Zalacaín le fue citando anécdotas a la chiquilla deseosa de aprender y contar con información para presumir a sus amigas.

El gran gastrónomo francés, Antelmo Brillat-Savarin tenía gusto especial por el Soufflé de Lenguas de Gato remojadas en ron y completado con mermelada de manzana.

Zalacaín empezó a enumerar los sitios donde según su memoria había conseguido probar los mejores soufflés. En Viena, por ejemplo, el aventurero no encontró un buen soufflé, tal vez por la fuerza de la Sachertorte en el Hotel Sacher, el pastel más emblemático de la ciudad.

Pero no podría decir lo mismo de París; en el número 36 de la Rue Mont Thabor, está el templo de los soufflés, y el nombre lo dice todo “Le Soufflé”, un restaurante fundado en 1961 a donde había ido a parar Zalacaín en 1970, ahí se hicieron realidad todos los deseos del grupo de aquél entonces al poder degustar de principio a fin un menú compuesto exclusivamente por soufflés. Los había de queso de cabra con espinacas, de alcachofa y bacalao con Roquefort, otro llamado Enrique IV con consomé de ave y setas, también de ternera a la bourguignon o de salmón y otros de pistache, Grand Marnier o chocolate para el postre.

Durante las muchas estancias de Zalacaín en la Ciudad Luz, Le Soufflé siempre ha constituido un cómplice de visita obligada.

¿Y en Madrid?
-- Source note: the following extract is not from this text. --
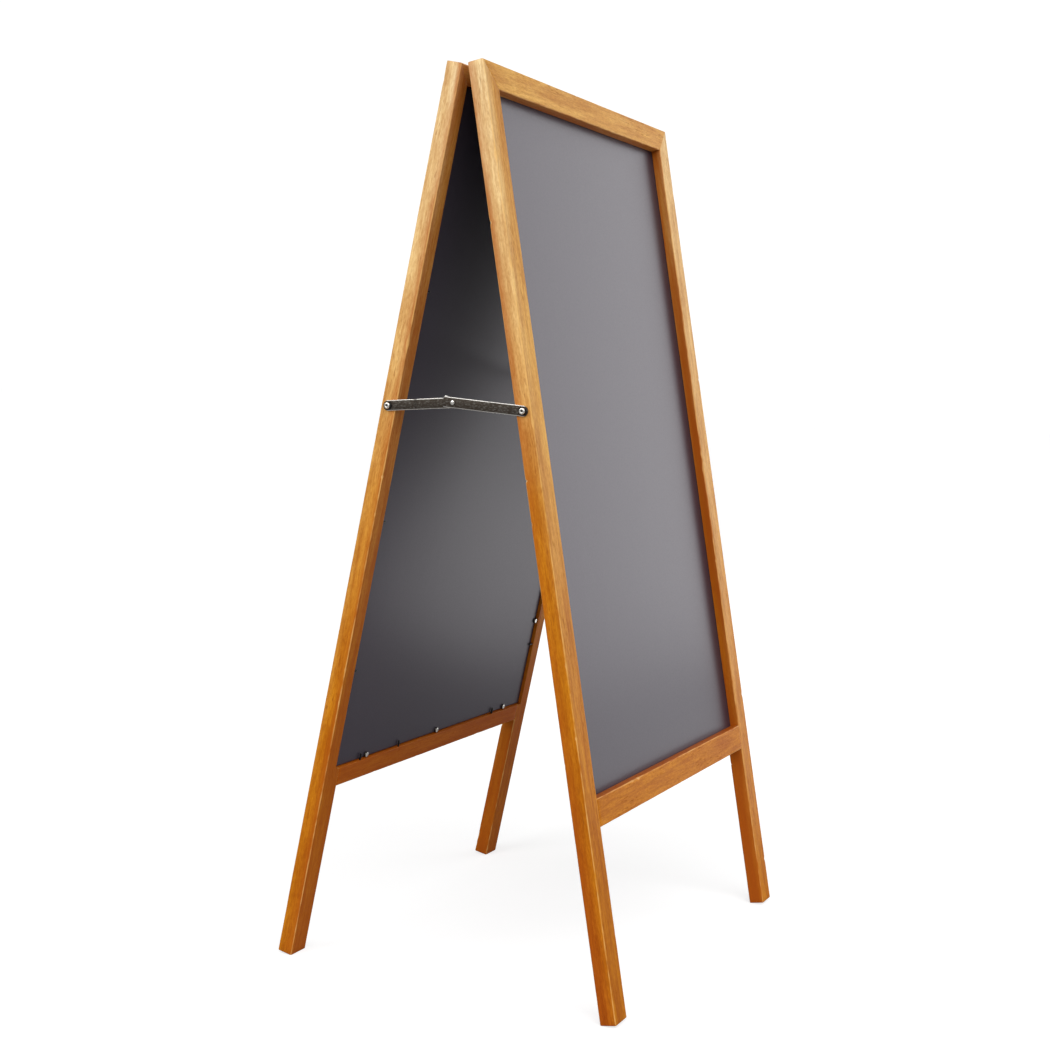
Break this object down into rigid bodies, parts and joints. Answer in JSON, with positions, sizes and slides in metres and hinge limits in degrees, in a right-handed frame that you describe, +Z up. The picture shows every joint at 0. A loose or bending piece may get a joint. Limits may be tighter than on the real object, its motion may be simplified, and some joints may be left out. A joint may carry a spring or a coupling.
{
  "type": "sandwich board",
  "caption": "Folding A-frame chalkboard sign: framed writing panels on square wooden legs, hinged along the top and held open by a folding steel stay on each side.",
  "frame": {"origin": "on the floor, midway between the four feet", "axes": "+Z up, X along the hinge, -Y towards the front panel's face"},
  "size_m": [0.6074, 0.5048, 1.1841],
  "materials": {
    "stained_wood": "honey-brown stained and lacquered, satin, worn on the arrises",
    "chalkboard_paint": "dark grey writing surface, low satin",
    "plated_steel": "nickel-plated, lightly tarnished",
    "blacked_steel": "blackened, low sheen"
  },
  "bodies": {
    "front_frame": {"front_bottom_rail": "stained_wood", "front_chalkboard": "chalkboard_paint", "front_left_stile": "stained_wood", "front_panel_pin_1": "blacked_steel", "front_panel_pin_2": "blacked_steel", "front_panel_pin_3": "blacked_steel", "front_panel_pin_4": "blacked_steel", "front_panel_pin_5": "blacked_steel", "front_panel_pin_6": "blacked_steel", "front_panel_pin_7": "blacked_steel", "front_panel_screw_1": "plated_steel", "front_panel_screw_2": "plated_steel", "front_panel_screw_3": "plated_steel", "front_panel_screw_4": "plated_steel", "front_right_stile": "stained_wood", "front_top_rail": "stained_wood", "left_hinge_front_leaf": "plated_steel", "left_hinge_front_screw_1": "plated_steel", "left_hinge_front_screw_2": "plated_steel", "left_hinge_pin": "plated_steel", "left_stay_front_screw": "plated_steel", "left_stay_front_washer": "blacked_steel", "right_hinge_front_leaf": "plated_steel", "right_hinge_front_screw_1": "plated_steel", "right_hinge_front_screw_2": "plated_steel", "right_hinge_pin": "plated_steel", "right_stay_front_screw": "plated_steel", "right_stay_front_washer": "blacked_steel"},
    "back_frame": {"back_bottom_rail": "stained_wood", "back_chalkboard": "chalkboard_paint", "back_left_stile": "stained_wood", "back_panel_pin_1": "blacked_steel", "back_panel_pin_2": "blacked_steel", "back_panel_pin_3": "blacked_steel", "back_panel_pin_4": "blacked_steel", "back_panel_pin_5": "blacked_steel", "back_panel_pin_6": "blacked_steel", "back_panel_pin_7": "blacked_steel", "back_panel_screw_1": "plated_steel", "back_panel_screw_2": "plated_steel", "back_panel_screw_3": "plated_steel", "back_panel_screw_4": "plated_steel", "back_right_stile": "stained_wood", "back_top_rail": "stained_wood", "left_hinge_back_leaf": "plated_steel", "left_hinge_back_screw_1": "plated_steel", "left_hinge_back_screw_2": "plated_steel", "left_stay_back_screw": "plated_steel", "left_stay_back_washer": "blacked_steel", "right_hinge_back_leaf": "plated_steel", "right_hinge_back_screw_1": "plated_steel", "right_hinge_back_screw_2": "plated_steel", "right_stay_back_screw": "plated_steel", "right_stay_back_washer": "blacked_steel"},
    "front_link_left": {"left_stay_front_link": "plated_steel", "left_stay_rivet": "plated_steel"},
    "front_link_right": {"right_stay_front_link": "plated_steel", "right_stay_rivet": "plated_steel"},
    "back_link_left": {"left_stay_back_link": "plated_steel"},
    "back_link_right": {"right_stay_back_link": "plated_steel"}
  },
  "joints": [
    {"name": "fold", "type": "hinge", "parent": "front_frame", "child": "back_frame", "pos_m": [0, 0, 1.18116], "axis": [-1, 0, 0], "range_deg": [0, 21.8]},
    {"name": "front_link_pivot_left", "type": "hinge", "parent": "front_frame", "child": "front_link_left", "pos_m": [-0.299, -0.09715, 0.7523], "axis": [1, 0, 0], "range_deg": [0, 66.56]},
    {"name": "back_link_pivot_left", "type": "hinge", "parent": "back_frame", "child": "back_link_left", "pos_m": [-0.299, 0.09715, 0.7523], "axis": [-1, 0, 0], "range_deg": [0, 66.56]},
    {"name": "front_link_pivot_right", "type": "hinge", "parent": "front_frame", "child": "front_link_right", "pos_m": [0.299, -0.09715, 0.7523], "axis": [1, 0, 0], "range_deg": [0, 66.56]},
    {"name": "back_link_pivot_right", "type": "hinge", "parent": "back_frame", "child": "back_link_right", "pos_m": [0.299, 0.09715, 0.7523], "axis": [-1, 0, 0], "range_deg": [0, 66.56]}
  ],
  "couplings": [
    {"joint": "front_link_pivot_left", "follows": "fold", "ratio": 3.0521},
    {"joint": "back_link_pivot_left", "follows": "fold", "ratio": 3.0521},
    {"joint": "front_link_pivot_right", "follows": "fold", "ratio": 3.0521},
    {"joint": "back_link_pivot_right", "follows": "fold", "ratio": 3.0521}
  ]
}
Preguntó la chiquilla de ojos pizpiretos.

En Madrid, dijo el aventurero, un espacio destaca sobre todos los conocidos, Lhardy ha cobrado fama desde el siglo XIX por su Soufflé Sorpresa, el rey de los postres de la casa elaborado con base en la receta original llevada a Madrid por Emilio Lhardy el fundador de la casa y cuyo nombre traducido al español era “Tortilla Noruega”. Su éxito se debió a la demostración del físico Benjamín Thomson quien a principios del siglo XIX estudió cómo la clara de huevo batida al punto de nieve no conducía el calor; para ello flambeó al ron un helado cubierto de clara de huevo sin que se derritiera. Después Ambrosio Aguado, el pastelero de Lhardy conseguiría perfeccionar la receta y le dio el toque distintivo de la casa, se trata de un soufflé en cuyo interior hay un bizcocho y helado coronado por la clara al punto de la nieve y tostado al horno.

En todos los casos le dijo Zalacaín a la chiquilla, debe procurarse hacer el soufflé lo más cercano al tiempo de ser consumido, de lo contrario será digno del bote de la basura.